A digital cable somehow only affected the bits that represented high frequencies, and changed them to become louder (brighter)? And was significant enough to be detected in a car audio system by listening? I wonder how the cable knew which bits were which, and how it changed the bits?

What did it measure when tested?
The rca was analogue not spdif coax, sorry that wasn’t clear… I would hope you’d realise that… as a loopback test with different coax digital cables would show no differences
 
More likely the coax connection wasn't transformer isolated, and the cable's shield resistance was sufficiently different to alter the ground noise. Assuming the tests were properly controlled, including that nobody had found a 'tell' - the paper from one test included one participant having noticed a slight difference in the sound of one of the switching relays, so the test was no longer blind.
I wasn’t clear, it was analogue rca we could distinguish one cable from all others
 
Was not initially clear - it is now.
 
I create my original VR-1 AudioPCs based on INTEL DN2800MT for several years, specialized for output with upsampling
24/ 96, 192 for balanced XLR AES/EBU, BNC coaxial outputs and USB. AES/EBU and BNC outputs have transformer galvanic isolation.

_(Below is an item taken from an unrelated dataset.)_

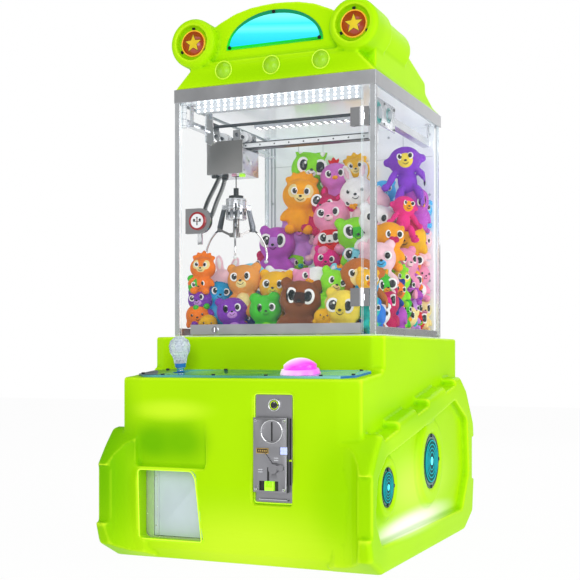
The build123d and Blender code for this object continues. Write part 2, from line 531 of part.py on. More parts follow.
# ---------------------------------------------------------------- electrics and rear
panel = box(-134, 134, 296, 298, 66, 344)
for row in range(6):
    panel -= box(-40, 40, 290, 300, 230 + row * 14, 236 + row * 14)
for x in (-126, 126):
    for z in (74, 336):
        panel += rod_y(x, z, 4, 298, 300)
save("rear_service_panel", panel)
inlet = box(136, 174, 296, 299, 58, 122) + box(140.3, 169.7, 272, 296, 62.3, 117.7)
inlet -= box(142, 168, 280, 300, 66, 88)
for x in (148, 155, 162):
    inlet += box(x - 1, x + 1, 279, 294, 75, 79)
inlet -= box(144, 166, 284, 300, 92, 114)
inlet -= rod_x(292, 103, 1.55, 140, 170)
save("power_inlet", inlet)
rocker = face([(288, 94.6), (297, 93.2), (300.5, 93.6), (299, 103), (302.5, 112.4), (297, 112.8), (288, 111.4)])
switch = prism_x(rocker, 144.6, 165.4) + rod_x(292, 103, 1.5, 142, 168)
save("power_switch", switch)
supply = box(100, 200, 150, 250, 10.4, 52) + box(110, 190, 160, 240, 52, 54)
board = box(60, 190, 60, 140, 16, 18)
for x in (66, 184):
    for y in (66, 134):
        board += rod_z(x, y, 3, 10.4, 16)
board += box(80, 110, 80, 110, 18, 24) + box(130, 170, 70, 84, 18, 30)
save("electronics", supply, board)

# ---------------------------------------------------------------- canopy
EYE_X, EYE_Z, EYE_R = 160.0, 949.0, 46.0
ARCH = [(-134, 900), (-134, 972), (-112, 985), (-80, 999), (-45, 1007), (0, 1010), (45, 1007),
        (80, 999), (112, 985), (134, 972), (134, 900)]
ARCH_SIDE = [(-138, 890), (-138, 1010), (-104, 1010), (78, 962), (78, 890)]
FASCIA = [(-200, BAND_TOP), (200, BAND_TOP), (166, 901), (-166, 901)]
ROOF_SIDE = [(-112, BAND_TOP), (-112, 978), (78, 956), (80, 947), (198, 919), (202, 898), (274, 874),
             (274, BAND_TOP)]


def dome(half, rise, base):
    """Half ellipse standing on a straight base line."""
    steps = 28
    arc = [(half * cos(radians(180 * k / steps)), base + rise * sin(radians(180 * k / steps)))
           for k in range(steps + 1)]
    return face(arc)


def canopy_volume(inset):
    """Outside of the canopy, shrunk by inset for the hollow below it."""
    skirt = prism_y(face(FASCIA, grow=-inset), -150 + inset, 272 - inset)
    ledge = [(-166, BAND_TOP), (166, BAND_TOP), (166, 911), (-166, 911)]
    skirt += prism_y(face(ledge, grow=-inset), -147 + inset, -100)
    roof = prism_x(face(ROOF_SIDE, grow=-inset), inset - 188, 188 - inset)
    arch = prism_y(face(ARCH, grow=-inset), -139 + 2 * inset, 90) & prism_x(face(ARCH_SIDE, grow=-inset), -180, 180)
    volume = skirt + roof + arch
    eye = rod_y(EYE_X, EYE_Z, EYE_R - inset, -160 + inset, -70)
    if not inset:
        eye = fillet(eye.edges().group_by(Axis.Y)[0], 11)
        crest = rod_y(EYE_X, EYE_Z, EYE_R - 6, -70, 60) & box(0, 220, -80, 70, 900, 1000)
        volume += both(crest)
    else:
        volume += box(-186, 186, -140, 260, 850, 870)
    return volume + both(eye)


canopy = canopy_volume(0)
hollow = canopy_volume(CANOPY_WALL)
hollow -= both(rod_y(EYE_X, EYE_Z, 37, -170, -138))
canopy -= hollow
canopy -= both(rod_y(EYE_X, EYE_Z, 32, -170, -148))
for x in (-97, 0, 97):
    canopy -= Pos(x, -152, 893) * Rot(X=90) * Cylinder(16, 7)
canopy -= prism_y(dome(97.6, 65.6, 931.4), -150, -135)
EYE_SCREW_R = 28.4
EYE_SCREWS = [(EYE_X + EYE_SCREW_R * cos(radians(a)), EYE_Z + EYE_SCREW_R * sin(radians(a))) for a in (90, 210, 330)]
SIGN_SCREWS = [(-90, 936), (90, 936), (0, 993)]
for x, z in EYE_SCREWS:
    canopy -= both(rod_y(x, z, 1.8, -150, -143))
for x, z in SIGN_SCREWS:
    canopy -= rod_y(x, z, 1.8, -140, -132)
save("canopy_shell", canopy)
lens = prism_y(dome(90, 52, 938), -138, -135)
border = prism_y(dome(97, 65, 932), -138, -135) - prism_y(dome(90, 52, 938), -140, -130)
for x, z in SIGN_SCREWS:
    border -= rod_y(x, z, 1.8, -140, -132)
save("marquee_lens", lens, border)
save("eye_discs", *pair(rod_y(EYE_X, EYE_Z, 25, -151, -148)))
for x, z in EYE_SCREWS:
    screws += pair(rod_y(x, z, 3.2, -150, -148) + rod_y(x, z, 1.7, -149, -144))
for x, z in SIGN_SCREWS:
    screws += [rod_y(x, z, 3.2, -140, -138) + rod_y(x, z, 1.7, -139, -133)]
save("screws", *screws)
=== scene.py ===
"""Looks of the claw crane machine: moulded shells, glass cabinet, gantry, claw and plush toys."""
import math
import random

import bmesh
import bpy
from mathutils import Matrix, Vector


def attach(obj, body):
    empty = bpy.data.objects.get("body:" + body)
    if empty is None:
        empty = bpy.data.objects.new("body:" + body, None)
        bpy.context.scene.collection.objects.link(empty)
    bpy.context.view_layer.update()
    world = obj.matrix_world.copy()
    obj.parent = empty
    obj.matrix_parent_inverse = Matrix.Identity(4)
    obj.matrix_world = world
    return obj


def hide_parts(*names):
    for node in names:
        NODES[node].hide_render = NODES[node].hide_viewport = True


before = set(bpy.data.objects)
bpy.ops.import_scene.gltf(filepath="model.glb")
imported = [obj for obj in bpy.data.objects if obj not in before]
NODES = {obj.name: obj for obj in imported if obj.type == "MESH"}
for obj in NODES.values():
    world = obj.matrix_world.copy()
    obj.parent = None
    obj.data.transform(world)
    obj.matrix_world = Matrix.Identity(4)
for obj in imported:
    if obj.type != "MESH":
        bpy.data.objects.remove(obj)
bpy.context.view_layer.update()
MM = 0.001
random.seed(7)


# ---- materials
GRAIN_DEPTH, BRUSH_DEPTH = 0.0006, 0.0004                    # of the fine bump, in metres
PATCH_CORE = 0.15                                            # share of a patch's radius at full colour


def node(tree, kind, settings=(), **plugs):
    """New shader node. Plugs are inputs by name, with _ for a space: a socket to link or a plain value."""
    made = tree.nodes.new("ShaderNode" + kind)
    for key, value in dict(settings).items():
        setattr(made, key, value)
    for key, value in plugs.items():
        plug = made.inputs[key.replace("_", " ")]
        if isinstance(value, bpy.types.NodeSocket):
            tree.links.new(value, plug)
        else:
            plug.default_value = value
    return made


def object_place(tree):
    return node(tree, "TexCoord").outputs["Object"]


def bumped(tree, height, strength, distance):
    bump = node(tree, "Bump", Height=height, Strength=strength, Distance=distance)
    tree.links.new(bump.outputs["Normal"], tree.nodes["Principled BSDF"].inputs["Normal"])


def blend_in(tree, share, tint):
    """Takes the base colour to a tint by the result of a Map Range node."""
    base = tree.nodes["Principled BSDF"].inputs["Base Color"]
    before = base.links[0].from_socket
    mix = node(tree, "MixRGB", Fac=share.outputs["Result"], Color1=before, Color2=[*tint, 1])
    tree.links.new(mix.outputs["Color"], base)


def surface(name, color, rough=0.5, metal=0.0, mottle=(60.0, 0.06), grain=(900.0, 0.05),
            spread=0.08, **sockets):
    """Principled material with mottled colour, uneven roughness and a fine bump.

    mottle is (scale, strength) of the colour, grain the same for the bump.
    """
    mat = bpy.data.materials.new(name)
    mat.use_nodes = True
    tree = mat.node_tree
    shader = tree.nodes["Principled BSDF"]
    shader.inputs["Metallic"].default_value = metal
    place = object_place(tree)
    cloud = node(tree, "TexNoise", Vector=place, Scale=mottle[0], Detail=4).outputs["Fac"]
    ramp = node(tree, "ValToRGB", Fac=cloud)
    for element, at, change in zip(ramp.color_ramp.elements, (0.3, 0.7), (-mottle[1], mottle[1])):
        element.position = at
        element.color = [min(1, c * (1 + change)) for c in color] + [1]
    tree.links.new(ramp.outputs["Color"], shader.inputs["Base Color"])
    uneven = node(tree, "MapRange", Value=cloud, To_Min=max(0.0, rough - spread / 2),
                  To_Max=min(1.0, rough + spread / 2))
    tree.links.new(uneven.outputs["Result"], shader.inputs["Roughness"])
    if grain[1]:
        fine = node(tree, "TexNoise", Vector=place, Scale=grain[0])
        bumped(tree, fine.outputs["Fac"], grain[1], GRAIN_DEPTH)
    for key, value in sockets.items():
        shader.inputs[key.replace("_", " ")].default_value = value
    return mat


def paint_light_and_shade(mat, patches):
    """Paints soft patches of light and shade into the colour: (centre, radii in metres, colour, amount),
    fading to the rim.
    """
    tree = mat.node_tree
    place = object_place(tree)
    for centre, radii, tint, amount in patches:
        local = node(tree, "Mapping", {"vector_type": "TEXTURE"}, Vector=place, Location=centre, Scale=radii)
        reach = node(tree, "VectorMath", {"operation": "LENGTH"}, Vector=local.outputs["Vector"])
        share = node(tree, "MapRange", {"interpolation_type": "SMOOTHSTEP"}, Value=reach.outputs["Value"],
                     From_Min=PATCH_CORE, To_Min=amount, To_Max=0.0)
        blend_in(tree, share, tint)


def painted_edge_light_and_hollow_shade(mat, hollow, ridge):
    """Painted shade in the hollows of the surface and painted highlights on its ridges, by pointiness."""
    tree = mat.node_tree
    bend = node(tree, "NewGeometry").outputs["Pointiness"]
    for low, high, tint in ((0.495, 0.455, hollow), (0.515, 0.56, ridge)):
        share = node(tree, "MapRange", Value=bend, From_Min=low, From_Max=high, To_Max=0.75)
        blend_in(tree, share, tint)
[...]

For the system and storage of different audio formats, PCI Express mini card SSD is used.
SATA DVD/CD drives are also used, programmatically configured for silent operation хх10.
Power is supplied by external pulse and linear power supplies 12V 10A.
The case was created specifically for this Audio PC, the panels and tray were CNC cut and powder coated.
These PCs have been working reliably and stably for many years. The sound is excellent. Galvanic isolation is important.